Guyana is the only regional country that has a net property tax capturing the assets held here and abroad. The overseas assets are almost invariably overlooked by the GRA despite arrangements that allow for the exchange of information with the tax authorities of all our major trading partners. The Cambios seem custom-designed to facilitate such evasion while the country appears only willing to pretend that we have serious intentions about preventing money laundering.
One glaring example of how tax evasion takes place under the noses of those in administrative, political and professional positions is with respect to political donations. It is known that businesses contribute significantly to the elections war chest of the major political parties, sometimes more than they pay in taxes. Yet, none of this gets its way into the books. Is it just possible that some of these donors who are feted under the full glare of publicity actually pay more to the political parties than in taxes? Or is it that they consider that this gives them tax immunity?

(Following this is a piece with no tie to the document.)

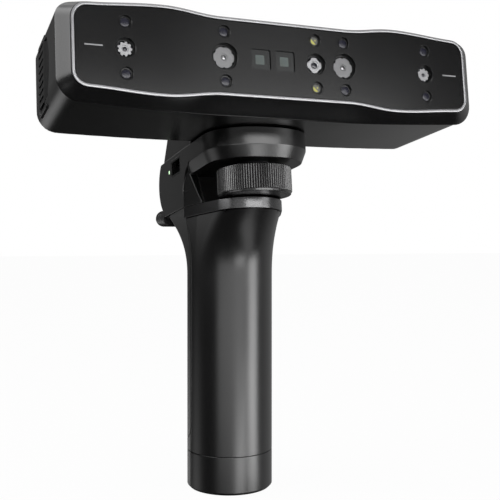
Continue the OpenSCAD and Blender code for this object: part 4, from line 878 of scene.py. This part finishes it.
# Handle: clamp wheel and lever
def make_wheel():
    """The clamp wheel: rounded ridges all round, a soft top edge, a plain lip below and a hollow underside."""
    r, depth, ridges, per = 16.4, 0.5, 96, 6
    steps = ridges * per

    def ridged(shrink, z, share=1.0):
        points = []
        for i in range(steps):
            a = 2 * pi * i / steps
            wave = (1 - cos(2 * pi * i / per)) / 2
            radius = r - shrink - depth * share * wave ** 1.5
            points.append((radius * cos(a), radius * sin(a), z))
        return points

    def plain(radius, z):
        return ring_xy(circle(radius, steps), z)

    top = [plain(5.55, -14.3), plain(15.4, -14.3), plain(15.8, -14.4)]
    grip = [ridged(0.15, -14.65, 0.6), ridged(0.0, -14.9), ridged(0.0, -25.0), ridged(0.12, -25.25, 0.6)]
    lip = [plain(16.0, -25.35), plain(15.9, -25.45), plain(15.9, -26.1), plain(15.7, -26.3)]
    hollow = [plain(13.9, -26.3), plain(13.6, -26.15), plain(13.6, -16.8), plain(5.55, -16.8)]
    wheel = skin("knurled_wheel", top + grip + lip + hollow, loop=True)
    settle(wheel, SEAT, "clamp_wheel", "wheel", WHEEL_BLACK, "clamp_wheel", angle=28)


def make_lever():
    """The thumb lever: a wide bar with half-round ends and two grooves round it, on a tongue."""
    front, end, half, r, mid = 34.4, 48.99, 22.9, 4.1, 126.7
    dome, grooves = 2, (38.8, 42.4)

    def pill(inset, y):
        right = arc(half - r, mid, r - inset, -90, 90, 20)
        left = arc(r - half, mid, r - inset, 90, 270, 20)
        return ring_xz(right + left, y)

    rings = [pill(0.35, front), pill(0.1, front + 0.1), pill(0, front + 0.35)]
    for y in grooves:
        rings += [pill(inset, y + on) for inset, on in ((0, 0), (0.35, 0.1), (0.35, 0.7), (0, 0.8))]
    for a in (radians(turn) for turn in range(0, 91, 15)):
        rings.append(pill(dome - dome * cos(a), end - dome + dome * sin(a)))
    bar = skin("lever_bar", rings)
    carve(bar, block("tongue", (-9, 17.9, 124.5), (9, 36, 129.5)), how="UNION")
    pin = rod("pin", 1.55, -30, 30, 32)
    pin.data.transform(Matrix.Translation((0, 22.847, 127)) @ Matrix.Rotation(radians(90), 4, "Y"))
    carve(bar, pin)
    settle(bar, BASE, "thumb_lever", "lever", LEVER_BLACK, "thumb_lever", angle=35)


def make_status():
    """The status light: the domed end of a light pipe."""
    profile = [(0.9, 4.9), (0.9, 0.18), (0.8, 0.06), (0.5, 0.0), (0, -0.02)]
    rings = [[(depth - NOSE_WIDE, y, z) for y, z in circle(r, 32, 51.2, -6.4)] for r, depth in profile]
    settle(skin("status_dome", rings), SEAT, "scanner", "status", STATUS, "status_light")


make_panel()
make_marks()
make_rim()
make_cover()
for side, place in ((-1, "_left"), (1, "_right")):
    for make in (make_barrel, make_lens):
        make("outer", side * OUTER_X, place)
        make("inner", side * INNER_X, place)
    make_grille(side, place)
make_barrel("colour", COLOUR_X)
make_lens("colour", COLOUR_X)
make_lamps()
make_flash()
make_windows()
make_housing()
make_top_housing()
make_pad()
dress("rear_box", "rear_block", 0.8, 3, "handle", HANDLE_BLACK)
dress("bright_band", "neck_band", 0.22, 2, "band", BAND_GREY)
make_grip()
make_base()
make_wheel()
make_lever()
dress("recess_frame", "port_bezel", 0.15, 2, "grille", GRILLE_BLACK)
dress("socket_shell", "usb_socket", 0.25, 2, "socket", STEEL)
make_status()

# Finishes of the CAD nodes that stay
FINISHES = {
    FRAME_GREY: ["optics_frame"],
    BLACK_BOARD: ["lamp_boards"],
    CUP_BLACK: ["projector_left", "projector_right", "lever_switch", "fan_frame", "fan_rotor"],
    GREEN_BOARD: ["camera_boards", "main_board", "radio_board", "charge_board"],
    STEEL: ["board_screws", "base_screws", "sleeve_clip", "clamp_screw",
            "lever_pin", "lever_bracket", "lever_spring"],
    OXIDE: ["wheel_sleeve", "thrust_washer"],
    ALUMINIUM: ["heat_sink"],
    BRASS: ["head_bush", "base_bush"],
    CELL_WRAP: ["battery_cell"],
    CRADLE_BLACK: ["battery_cradle"],
    NICKEL: ["battery_contacts"],
    WHEEL_BLACK: ["wheel_cap"],
}
for paint, nodes in FINISHES.items():
    for node in nodes:
        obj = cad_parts[node]
        if not obj.material_slots:
            obj.data.materials.append(paint.material)
        for slot in obj.material_slots:
            slot.material = paint.material


# Stage, light and camera
# Patches that only glossy rays see: bearing, rise, radii of the full and of the fading part in degrees, and level
PATCHES = (
    (-166, -15, 2, 10, 1.0),
    (-122, -27, 8, 23, 0.6),
    (144, -13, 6, 24, 0.14),
    (-168, 6, 8, 22, 0.1),
    (104, -5, 15, 50, 0.34),
)
# What glossy rays see elsewhere: a dim level up to one rise in degrees, and white from another.
# All rays that are neither glossy nor seen by the camera get the fill.
DIM, DIM_TO, WHITE_FROM, FILL = 0.03, 32, 50, 0.35
# Soft boxes: bearing, rise, width and height in degrees, level, and for some the point they face and their distance
LIGHTS = (
    ("key_box", 44, -5, 25, 36, 4.6),
    ("front_box", -12, -6, 80, 30, 1.15),
    ("side_box", -38, 15, 36, 8, 0.7),
    ("upper_box", 8, 16.5, 50, 9, 6.5, (0, -0.03, 0.157)),
    ("low_box", 8, -24, 24, 10, 4.2, (0, -0.03, 0.152)),
    ("panel_box", 24, 26, 12, 7, 0.9, (0, -0.065, 0.18)),
    ("left_box", -95, 30.5, 60, 55, 2.1, (-0.09, -0.06, 0.185), 0.28),
    ("floor_box", 38, -58, 26, 44, 0.9, (0, -0.03, 0.12), 0.115),
    ("top_box", 0, 90, 50, 50, 1.0, (0, 0, 0.2)),
)


def direction(bearing, rise):
    """A direction from its bearing, in degrees from straight ahead towards the right, and its rise."""
    b, e = radians(bearing), radians(rise)
    return Vector((sin(b) * cos(e), -cos(b) * cos(e), sin(e)))


def directly_seen(nodes):
    """1 for rays that come from the camera or through glass, and 0 for all others."""
    camera = nodes.node("LightPath", out="Is Camera Ray")
    return camera.math("MAXIMUM", nodes.node("LightPath", out="Is Transmission Ray"))


def make_floor():
    """A pale floor that shows almost white to the camera and keeps a soft shadow. The object doesn't mirror it."""
    floor = add("floor", bpy.ops.mesh.primitive_plane_add, size=12)
    paint = Paint("floor_pale", (0.8, 0.8, 0.8), 0.9)
    seen = directly_seen(paint)
    white = Value(paint, paint.tree.nodes.new("ShaderNodeEmission").outputs[0])
    blend = paint.node("MixShader", None, {0: seen * 0.965, 1: Value(paint, paint.surface.outputs[0]), 2: white})
    paint.link(blend, paint.tree.nodes["Material Output"].inputs["Surface"])
    floor.data.materials.append(paint.material)
    floor.visible_glossy = False


def make_world():
    """White where the camera looks, and overhead for what the object mirrors. The rest that it mirrors is dim."""
    world = bpy.data.worlds.new("studio")
    world.use_nodes = True
    scene.world = world
    nodes = Nodes(world.node_tree)
    seen = directly_seen(nodes)
    glossy = nodes.node("LightPath", out="Is Glossy Ray")
    way = nodes.node("TexCoord", out="Generated")
    overhead = nodes.node("SeparateXYZ", None, {0: way}, 2).over(sin(radians(DIM_TO)), sin(radians(WHITE_FROM)))
    mirrored = DIM + overhead * (1 - DIM)
    for bearing, rise, full, faded, level in PATCHES:
        pair = {0: way, 1: direction(bearing, rise)}
        towards = nodes.node("VectorMath", {"operation": "DOT_PRODUCT"}, pair, "Value")
        mirrored = mirrored + towards.over(cos(radians(faded)), cos(radians(full))) * level
    level = seen + (1 - seen) * (mirrored * glossy + (1 - glossy) * FILL)
    nodes.link(level, world.node_tree.nodes["Background"].inputs["Color"])


def make_light(name, bearing, rise, wide, tall, level, aim=(0, 0, 0.12), distance=1.2):
    """A soft box of an even level, given by its bearing from straight ahead, its rise and its spread in degrees."""
    data = bpy.data.lights.new(name, "AREA")
    data.shape = "RECTANGLE"
    data.size, data.size_y = (2 * distance * tan(radians(spread / 2)) for spread in (wide, tall))
    data.energy = level * pi * data.size * data.size_y
    obj = bpy.data.objects.new(name, data)
    scene.collection.objects.link(obj)
    way = direction(bearing, rise)
    obj.location = Vector(aim) + distance * way
    obj.rotation_euler = (-way).to_track_quat("-Z", "Y").to_euler()
    obj.visible_camera = False


def make_camera():
    """The camera, as it was fitted to the photograph."""
    data = bpy.data.cameras.new("view")
    data.lens, data.sensor_width, data.clip_start = 59.93, 36.0, 0.01
    obj = bpy.data.objects.new("view", data)
    scene.collection.objects.link(obj)
    obj.location = Vector((-138.366, -369.164, 115.386)) * MM
    obj.rotation_euler = (pi / 2 + radians(-0.6415), 0, radians(-21.951))
    scene.camera = obj


make_floor()
make_world()
for light in LIGHTS:
    make_light(*light)
make_camera()
scene.view_settings.view_transform = "Standard"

Tax reform in our case has first to deal with tax evasion and administration. This government has been paying lip service to tax reform ever since it came to power seventeen years ago. Unless it thinks that imposing VAT on top of high personal tax rates is tax reform, it has done nothing and tax evasion is now worse than it has ever been. VAT has brought in immoral windfalls, reducing the incentive for reform which the Government has delegated to the National Competitiveness Strategy. So far, that body which is chaired by the President has shown no intention, appetite or capacity to deal with it. And the GRA is either overwhelmed by the level and scale of tax evasion or is not utilising the tools and deploying the resources at its disposal to deal with the crisis.